American Goldfinches are unusual among songbirds, and apparently unique among their finch relatives, in effectively changing their overall color twice a year: a late-summer molt into drab winter feathers, followed by a late-winter molt back into bright breeding colors. The flight call is the connective thread between both versions of the bird. In January, a dull olive flock calling po-ta-to-chip overhead. In May, the same call, now coming from birds that are unmistakably, brilliantly yellow. Same sound, same species, completely different appearance.

Feeder Tips for the Transformation Window

The spring molt is the window when feeder quality matters most directly to the birds' appearance. Carotenoids are responsible for the vibrant yellow, orange, and red hues in bird feathers. Goldfinches must obtain these carotenoids through their diet, from seeds like thistle and sunflower, which contain the necessary plant pigments.

Keep nyjer and black-oil sunflower seed fresh and available through February, March, and April. Stale or empty feeders during the molt window directly affect the brightness of the plumage the birds are growing. A male that has been nutritionally stressed through late winter will grow duller yellow feathers than a male with consistent access to carotenoid-rich seed.

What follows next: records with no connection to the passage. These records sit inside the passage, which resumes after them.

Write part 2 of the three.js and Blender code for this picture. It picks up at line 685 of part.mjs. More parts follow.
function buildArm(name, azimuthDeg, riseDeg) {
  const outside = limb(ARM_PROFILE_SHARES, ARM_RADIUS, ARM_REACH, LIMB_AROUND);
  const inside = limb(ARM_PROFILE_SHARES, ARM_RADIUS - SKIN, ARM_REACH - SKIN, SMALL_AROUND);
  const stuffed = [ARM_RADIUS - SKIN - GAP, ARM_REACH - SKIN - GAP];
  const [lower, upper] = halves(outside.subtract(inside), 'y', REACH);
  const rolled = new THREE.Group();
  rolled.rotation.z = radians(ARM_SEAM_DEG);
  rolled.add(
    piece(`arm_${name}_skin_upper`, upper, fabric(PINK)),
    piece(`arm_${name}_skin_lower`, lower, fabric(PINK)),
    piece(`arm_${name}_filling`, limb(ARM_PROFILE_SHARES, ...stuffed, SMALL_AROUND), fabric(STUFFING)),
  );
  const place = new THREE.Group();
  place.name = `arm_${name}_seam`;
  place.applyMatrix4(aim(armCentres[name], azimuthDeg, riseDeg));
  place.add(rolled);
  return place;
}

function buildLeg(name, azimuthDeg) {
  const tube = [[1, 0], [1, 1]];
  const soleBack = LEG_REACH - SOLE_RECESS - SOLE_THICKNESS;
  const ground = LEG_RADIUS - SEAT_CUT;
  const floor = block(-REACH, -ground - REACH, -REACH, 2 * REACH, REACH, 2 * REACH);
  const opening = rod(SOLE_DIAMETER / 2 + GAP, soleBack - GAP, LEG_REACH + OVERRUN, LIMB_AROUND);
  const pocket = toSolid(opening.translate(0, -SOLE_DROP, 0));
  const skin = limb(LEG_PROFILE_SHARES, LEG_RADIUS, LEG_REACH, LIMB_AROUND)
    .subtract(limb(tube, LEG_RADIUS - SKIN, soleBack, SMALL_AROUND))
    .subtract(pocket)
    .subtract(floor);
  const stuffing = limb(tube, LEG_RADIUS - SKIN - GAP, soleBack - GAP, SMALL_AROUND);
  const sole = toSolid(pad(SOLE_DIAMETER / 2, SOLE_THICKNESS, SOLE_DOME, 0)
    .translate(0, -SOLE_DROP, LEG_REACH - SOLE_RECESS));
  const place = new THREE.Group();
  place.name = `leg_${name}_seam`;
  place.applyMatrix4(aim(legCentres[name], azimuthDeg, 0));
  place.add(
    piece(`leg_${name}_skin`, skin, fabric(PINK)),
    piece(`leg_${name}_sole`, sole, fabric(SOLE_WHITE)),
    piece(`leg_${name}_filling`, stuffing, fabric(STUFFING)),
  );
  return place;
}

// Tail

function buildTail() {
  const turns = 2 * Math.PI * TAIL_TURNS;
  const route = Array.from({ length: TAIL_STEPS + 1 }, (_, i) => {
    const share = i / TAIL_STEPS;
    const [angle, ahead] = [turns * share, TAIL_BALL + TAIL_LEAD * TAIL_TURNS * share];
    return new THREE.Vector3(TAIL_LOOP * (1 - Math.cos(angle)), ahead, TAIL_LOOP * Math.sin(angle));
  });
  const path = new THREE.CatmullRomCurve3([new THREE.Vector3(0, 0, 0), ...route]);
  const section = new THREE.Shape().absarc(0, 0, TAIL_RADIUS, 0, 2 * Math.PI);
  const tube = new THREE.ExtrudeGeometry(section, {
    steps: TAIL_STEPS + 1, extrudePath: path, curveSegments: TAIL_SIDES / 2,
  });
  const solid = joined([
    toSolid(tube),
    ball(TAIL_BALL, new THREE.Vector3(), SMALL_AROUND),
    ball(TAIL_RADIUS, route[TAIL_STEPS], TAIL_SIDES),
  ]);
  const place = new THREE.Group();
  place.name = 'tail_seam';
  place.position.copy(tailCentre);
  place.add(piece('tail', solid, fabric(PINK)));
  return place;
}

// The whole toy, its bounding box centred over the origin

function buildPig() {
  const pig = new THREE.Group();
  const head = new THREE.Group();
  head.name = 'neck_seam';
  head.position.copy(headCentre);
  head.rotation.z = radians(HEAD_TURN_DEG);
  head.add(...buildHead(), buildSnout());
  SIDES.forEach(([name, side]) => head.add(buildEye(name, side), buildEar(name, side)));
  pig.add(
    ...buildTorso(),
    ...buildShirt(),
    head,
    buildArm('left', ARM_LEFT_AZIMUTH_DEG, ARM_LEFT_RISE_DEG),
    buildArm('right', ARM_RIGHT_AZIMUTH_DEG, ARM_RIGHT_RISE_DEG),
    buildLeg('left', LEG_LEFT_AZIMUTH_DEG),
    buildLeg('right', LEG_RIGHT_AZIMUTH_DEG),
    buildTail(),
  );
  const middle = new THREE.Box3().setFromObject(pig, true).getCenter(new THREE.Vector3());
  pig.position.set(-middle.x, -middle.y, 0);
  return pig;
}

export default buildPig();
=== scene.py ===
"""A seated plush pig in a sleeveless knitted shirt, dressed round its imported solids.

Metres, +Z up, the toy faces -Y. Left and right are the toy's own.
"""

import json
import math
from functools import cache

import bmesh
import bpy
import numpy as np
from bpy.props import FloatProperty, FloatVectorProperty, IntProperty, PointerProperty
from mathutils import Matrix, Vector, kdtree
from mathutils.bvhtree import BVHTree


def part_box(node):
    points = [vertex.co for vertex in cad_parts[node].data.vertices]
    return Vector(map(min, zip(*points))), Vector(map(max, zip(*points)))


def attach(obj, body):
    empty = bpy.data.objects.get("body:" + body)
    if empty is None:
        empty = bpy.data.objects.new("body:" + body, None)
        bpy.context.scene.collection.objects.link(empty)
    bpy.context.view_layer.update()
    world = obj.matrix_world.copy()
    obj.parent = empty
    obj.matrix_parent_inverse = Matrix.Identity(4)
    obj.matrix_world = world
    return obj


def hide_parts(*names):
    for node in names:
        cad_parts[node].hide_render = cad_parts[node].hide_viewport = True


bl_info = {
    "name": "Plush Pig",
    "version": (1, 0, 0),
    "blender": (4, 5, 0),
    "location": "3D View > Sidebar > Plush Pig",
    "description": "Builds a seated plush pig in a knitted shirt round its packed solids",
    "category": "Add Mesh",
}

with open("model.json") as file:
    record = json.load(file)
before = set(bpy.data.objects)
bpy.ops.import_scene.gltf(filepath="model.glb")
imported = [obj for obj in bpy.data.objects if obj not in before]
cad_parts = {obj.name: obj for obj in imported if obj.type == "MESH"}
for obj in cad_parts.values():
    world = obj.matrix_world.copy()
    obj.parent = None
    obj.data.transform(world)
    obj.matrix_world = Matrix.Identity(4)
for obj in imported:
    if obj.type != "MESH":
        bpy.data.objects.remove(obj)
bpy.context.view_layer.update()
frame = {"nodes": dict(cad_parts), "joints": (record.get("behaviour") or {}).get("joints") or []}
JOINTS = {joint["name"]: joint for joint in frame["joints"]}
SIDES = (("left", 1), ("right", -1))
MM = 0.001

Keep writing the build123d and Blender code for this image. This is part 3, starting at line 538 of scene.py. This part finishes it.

A tube feeder with multiple ports allows the social flocking behavior goldfinches prefer. They are comfortable feeding in close proximity to each other in a way that most other feeder species are not. A feeder with eight ports will hold eight goldfinches simultaneously, and in April that can mean eight birds at different stages of the transformation visible at the same moment.

The Short Version

The American Goldfinch spring transformation runs from late February through May, driven by two simultaneous processes: new carotenoid-rich body feathers replacing dull winter plumage, and the physical wearing away of buffy wing feather edges that reveals the crisp black and white underneath. Watch the bill first: the shift from slate-grey to orange at the base is the earliest reliable indicator that the molt has begun. Keep your feeders stocked with fresh nyjer through the transformation window. Go outside when you hear po-ta-to-chip.

If you watch carefully, you can see the change happening gradually. Day by day, week by week, a dull olive bird becomes something brilliant. It is one of the most rewarding things a feeder has to offer.